Starting at the top of the entries, restate word for word each line up to and including the one with "end = (high.y - low.y) / 2".

▸ **Recorded data**:
------------------------------------
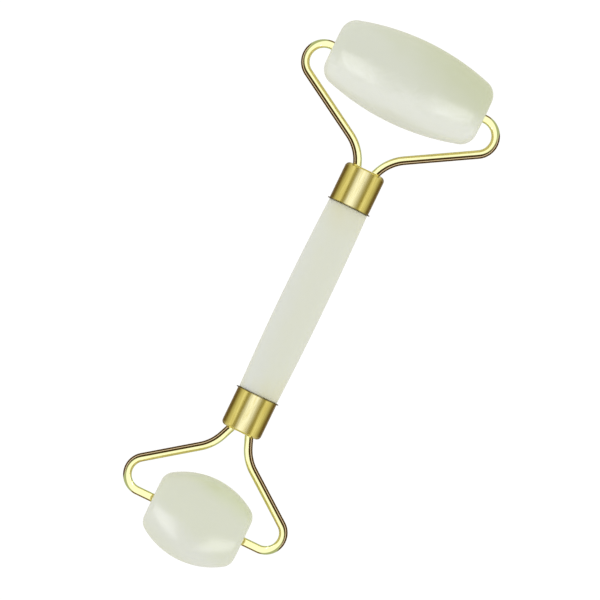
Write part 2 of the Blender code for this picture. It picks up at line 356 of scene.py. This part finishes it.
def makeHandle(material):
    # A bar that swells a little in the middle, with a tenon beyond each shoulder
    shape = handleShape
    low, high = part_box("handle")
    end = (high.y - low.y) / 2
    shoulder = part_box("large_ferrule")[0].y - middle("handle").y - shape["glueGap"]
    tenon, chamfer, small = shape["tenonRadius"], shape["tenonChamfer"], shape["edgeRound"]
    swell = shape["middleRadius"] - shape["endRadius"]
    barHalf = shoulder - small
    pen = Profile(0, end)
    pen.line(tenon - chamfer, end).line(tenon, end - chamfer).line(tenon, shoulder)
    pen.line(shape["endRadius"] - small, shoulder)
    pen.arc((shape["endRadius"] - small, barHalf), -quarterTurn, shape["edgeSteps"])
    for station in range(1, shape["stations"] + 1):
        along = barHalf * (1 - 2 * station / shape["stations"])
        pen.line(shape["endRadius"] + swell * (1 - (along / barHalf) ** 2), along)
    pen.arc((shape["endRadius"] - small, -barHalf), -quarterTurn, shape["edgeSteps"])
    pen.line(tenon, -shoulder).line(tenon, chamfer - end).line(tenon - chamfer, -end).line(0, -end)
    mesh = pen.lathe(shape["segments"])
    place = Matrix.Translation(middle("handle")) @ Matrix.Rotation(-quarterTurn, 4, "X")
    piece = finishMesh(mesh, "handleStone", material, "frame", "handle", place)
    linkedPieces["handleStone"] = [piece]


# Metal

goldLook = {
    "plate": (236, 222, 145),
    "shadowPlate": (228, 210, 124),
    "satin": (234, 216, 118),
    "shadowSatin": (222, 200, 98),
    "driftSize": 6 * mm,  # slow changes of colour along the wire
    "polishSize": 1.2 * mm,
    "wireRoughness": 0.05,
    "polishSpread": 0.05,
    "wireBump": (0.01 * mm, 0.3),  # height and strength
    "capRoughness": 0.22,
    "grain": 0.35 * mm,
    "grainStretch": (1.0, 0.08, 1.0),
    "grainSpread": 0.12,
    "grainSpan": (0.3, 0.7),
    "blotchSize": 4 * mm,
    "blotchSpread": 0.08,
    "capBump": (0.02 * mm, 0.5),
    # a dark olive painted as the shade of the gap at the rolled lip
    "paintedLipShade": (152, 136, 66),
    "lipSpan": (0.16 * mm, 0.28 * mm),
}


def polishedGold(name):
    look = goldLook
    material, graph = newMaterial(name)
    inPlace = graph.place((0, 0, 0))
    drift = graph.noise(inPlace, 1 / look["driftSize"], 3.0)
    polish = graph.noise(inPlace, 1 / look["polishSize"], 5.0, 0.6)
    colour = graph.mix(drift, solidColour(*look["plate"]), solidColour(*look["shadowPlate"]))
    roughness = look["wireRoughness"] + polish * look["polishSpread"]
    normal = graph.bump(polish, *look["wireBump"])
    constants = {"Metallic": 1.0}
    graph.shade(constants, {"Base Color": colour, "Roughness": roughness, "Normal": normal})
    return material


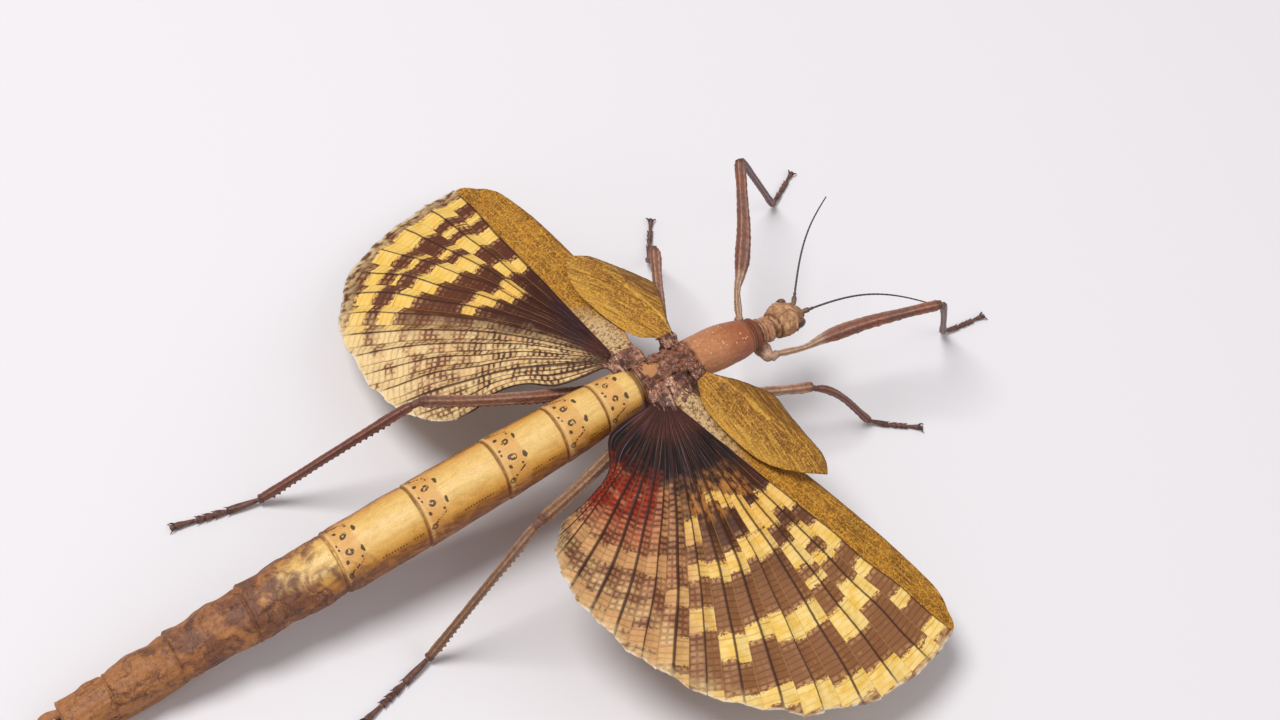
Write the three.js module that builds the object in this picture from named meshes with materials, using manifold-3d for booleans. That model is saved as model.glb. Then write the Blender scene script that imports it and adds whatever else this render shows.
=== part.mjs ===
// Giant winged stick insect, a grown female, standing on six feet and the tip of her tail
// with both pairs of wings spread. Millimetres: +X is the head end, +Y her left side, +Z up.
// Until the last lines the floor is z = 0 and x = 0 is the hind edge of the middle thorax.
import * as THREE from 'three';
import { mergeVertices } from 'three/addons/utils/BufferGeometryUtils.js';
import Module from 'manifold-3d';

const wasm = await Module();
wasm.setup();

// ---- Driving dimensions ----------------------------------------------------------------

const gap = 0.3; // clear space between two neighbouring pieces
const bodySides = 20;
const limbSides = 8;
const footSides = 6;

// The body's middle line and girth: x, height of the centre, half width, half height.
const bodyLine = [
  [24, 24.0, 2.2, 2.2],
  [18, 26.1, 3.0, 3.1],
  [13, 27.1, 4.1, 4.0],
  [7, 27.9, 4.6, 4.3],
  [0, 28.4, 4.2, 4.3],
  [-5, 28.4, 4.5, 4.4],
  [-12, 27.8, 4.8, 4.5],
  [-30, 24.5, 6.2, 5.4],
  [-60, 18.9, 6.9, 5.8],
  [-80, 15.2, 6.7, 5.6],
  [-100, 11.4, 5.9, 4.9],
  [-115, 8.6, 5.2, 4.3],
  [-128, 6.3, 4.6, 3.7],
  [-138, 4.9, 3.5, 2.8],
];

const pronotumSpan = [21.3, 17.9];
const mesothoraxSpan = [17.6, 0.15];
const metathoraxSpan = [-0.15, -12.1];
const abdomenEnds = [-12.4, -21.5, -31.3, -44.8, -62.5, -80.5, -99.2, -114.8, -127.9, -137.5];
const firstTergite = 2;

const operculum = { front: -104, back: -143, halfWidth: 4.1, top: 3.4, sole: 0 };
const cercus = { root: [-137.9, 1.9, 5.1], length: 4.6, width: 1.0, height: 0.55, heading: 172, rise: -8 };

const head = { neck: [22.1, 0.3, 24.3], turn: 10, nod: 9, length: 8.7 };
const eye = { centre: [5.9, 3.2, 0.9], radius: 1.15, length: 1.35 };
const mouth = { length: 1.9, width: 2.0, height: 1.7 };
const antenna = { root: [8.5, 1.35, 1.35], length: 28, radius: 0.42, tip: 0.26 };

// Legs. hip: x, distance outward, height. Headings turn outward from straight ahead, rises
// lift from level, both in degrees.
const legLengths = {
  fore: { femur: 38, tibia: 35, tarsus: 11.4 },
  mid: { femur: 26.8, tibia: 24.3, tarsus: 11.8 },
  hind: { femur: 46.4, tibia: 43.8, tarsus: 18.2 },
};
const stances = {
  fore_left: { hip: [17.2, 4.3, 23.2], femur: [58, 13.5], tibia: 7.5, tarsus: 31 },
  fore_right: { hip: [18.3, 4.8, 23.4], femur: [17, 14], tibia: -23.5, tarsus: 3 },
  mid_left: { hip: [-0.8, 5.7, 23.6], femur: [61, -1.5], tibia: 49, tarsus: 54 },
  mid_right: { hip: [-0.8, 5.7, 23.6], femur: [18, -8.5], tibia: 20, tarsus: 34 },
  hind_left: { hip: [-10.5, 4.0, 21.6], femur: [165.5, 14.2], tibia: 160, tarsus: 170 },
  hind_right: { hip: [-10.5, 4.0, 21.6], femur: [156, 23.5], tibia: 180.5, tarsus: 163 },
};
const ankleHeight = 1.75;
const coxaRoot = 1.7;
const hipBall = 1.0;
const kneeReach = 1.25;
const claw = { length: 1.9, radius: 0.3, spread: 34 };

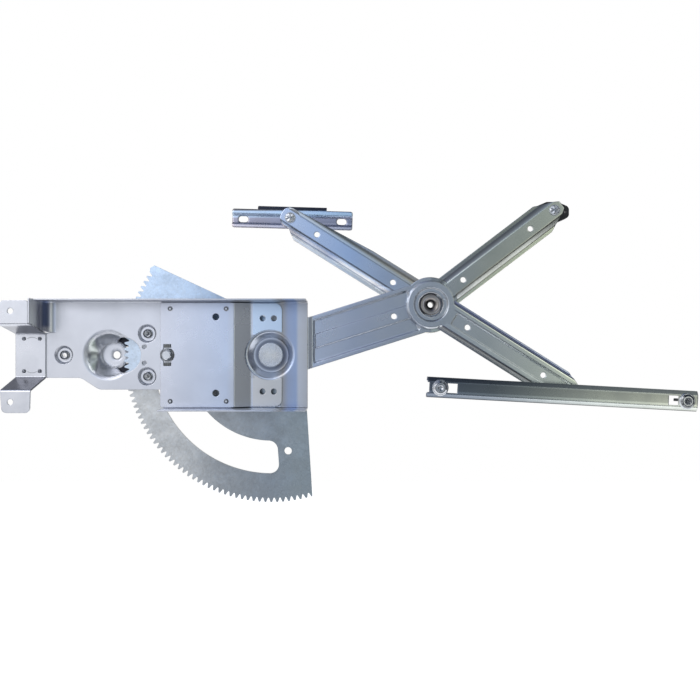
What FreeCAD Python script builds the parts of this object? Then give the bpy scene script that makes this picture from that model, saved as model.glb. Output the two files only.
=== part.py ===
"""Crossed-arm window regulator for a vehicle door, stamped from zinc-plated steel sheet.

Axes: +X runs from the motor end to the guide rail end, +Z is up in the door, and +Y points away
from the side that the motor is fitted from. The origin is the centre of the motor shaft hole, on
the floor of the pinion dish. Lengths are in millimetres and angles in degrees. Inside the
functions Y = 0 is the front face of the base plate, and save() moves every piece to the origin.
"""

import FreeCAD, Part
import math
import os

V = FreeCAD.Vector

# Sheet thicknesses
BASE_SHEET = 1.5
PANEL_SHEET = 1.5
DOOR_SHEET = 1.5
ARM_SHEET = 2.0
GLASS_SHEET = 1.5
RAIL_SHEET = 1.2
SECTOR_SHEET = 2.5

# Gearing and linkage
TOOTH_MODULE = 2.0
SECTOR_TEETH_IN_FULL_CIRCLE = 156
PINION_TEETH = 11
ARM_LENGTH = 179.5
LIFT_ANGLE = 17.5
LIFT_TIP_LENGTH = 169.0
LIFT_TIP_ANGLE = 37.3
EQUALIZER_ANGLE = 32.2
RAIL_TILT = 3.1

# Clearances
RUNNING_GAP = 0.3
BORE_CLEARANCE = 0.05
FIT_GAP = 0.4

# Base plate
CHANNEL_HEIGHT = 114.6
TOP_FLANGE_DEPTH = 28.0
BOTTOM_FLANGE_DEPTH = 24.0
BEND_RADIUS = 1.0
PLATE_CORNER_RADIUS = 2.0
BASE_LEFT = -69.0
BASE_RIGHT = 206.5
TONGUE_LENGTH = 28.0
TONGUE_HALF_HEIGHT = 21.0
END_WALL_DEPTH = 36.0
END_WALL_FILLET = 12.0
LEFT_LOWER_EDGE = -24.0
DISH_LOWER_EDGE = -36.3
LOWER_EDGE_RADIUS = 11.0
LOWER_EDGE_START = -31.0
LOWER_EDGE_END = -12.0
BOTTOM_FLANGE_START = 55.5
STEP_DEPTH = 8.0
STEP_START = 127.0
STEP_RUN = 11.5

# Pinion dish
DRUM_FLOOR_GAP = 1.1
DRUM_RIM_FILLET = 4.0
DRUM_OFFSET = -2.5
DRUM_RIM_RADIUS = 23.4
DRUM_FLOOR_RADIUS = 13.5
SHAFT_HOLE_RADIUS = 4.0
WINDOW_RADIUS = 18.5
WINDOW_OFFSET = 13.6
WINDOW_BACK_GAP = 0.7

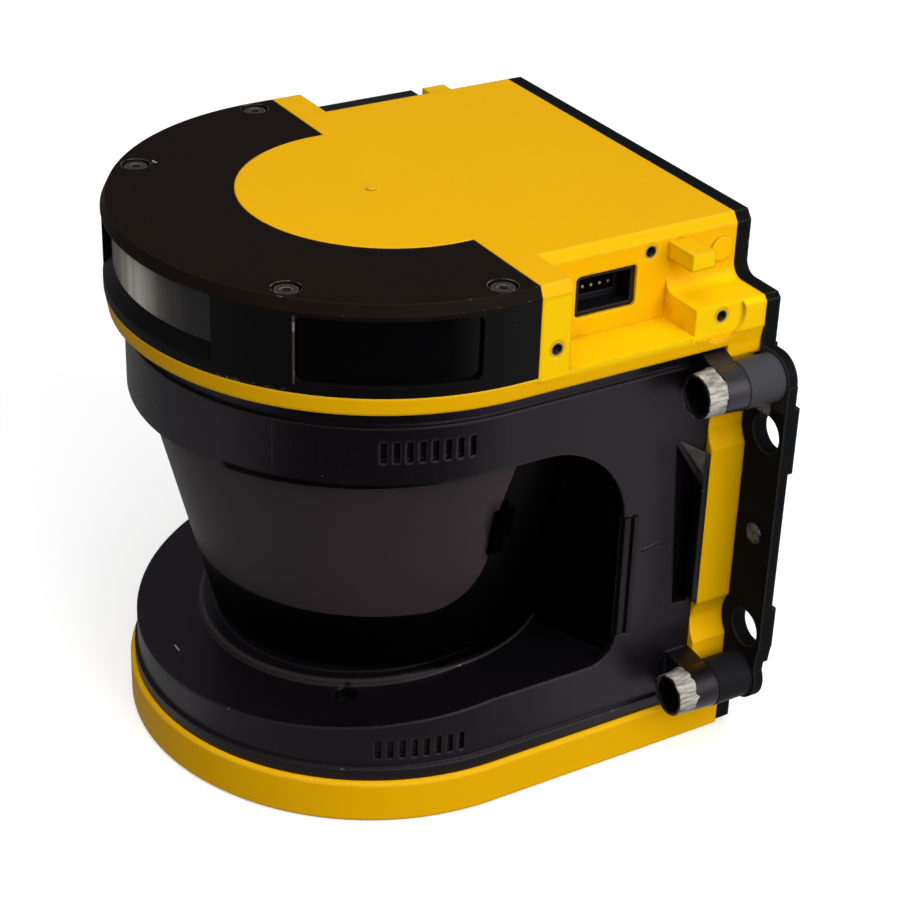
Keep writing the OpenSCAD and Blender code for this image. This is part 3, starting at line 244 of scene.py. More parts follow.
------------------------------------
▸ **Response**:
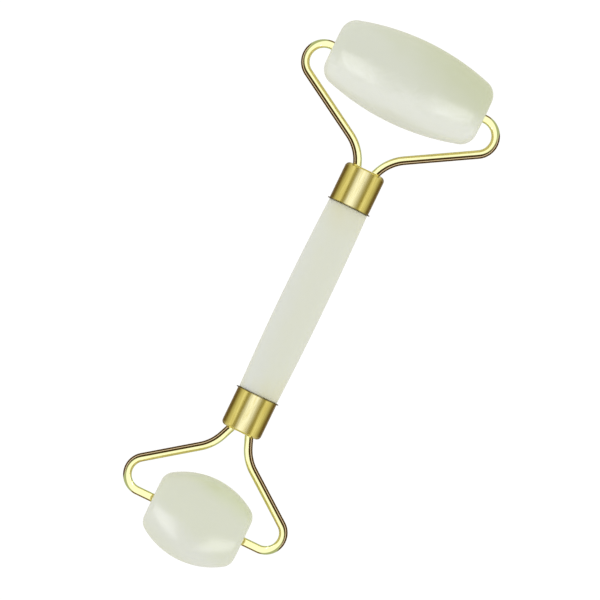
Write part 2 of the Blender code for this picture. It picks up at line 356 of scene.py. This part finishes it.
def makeHandle(material):
    # A bar that swells a little in the middle, with a tenon beyond each shoulder
    shape = handleShape
    low, high = part_box("handle")
    end = (high.y - low.y) / 2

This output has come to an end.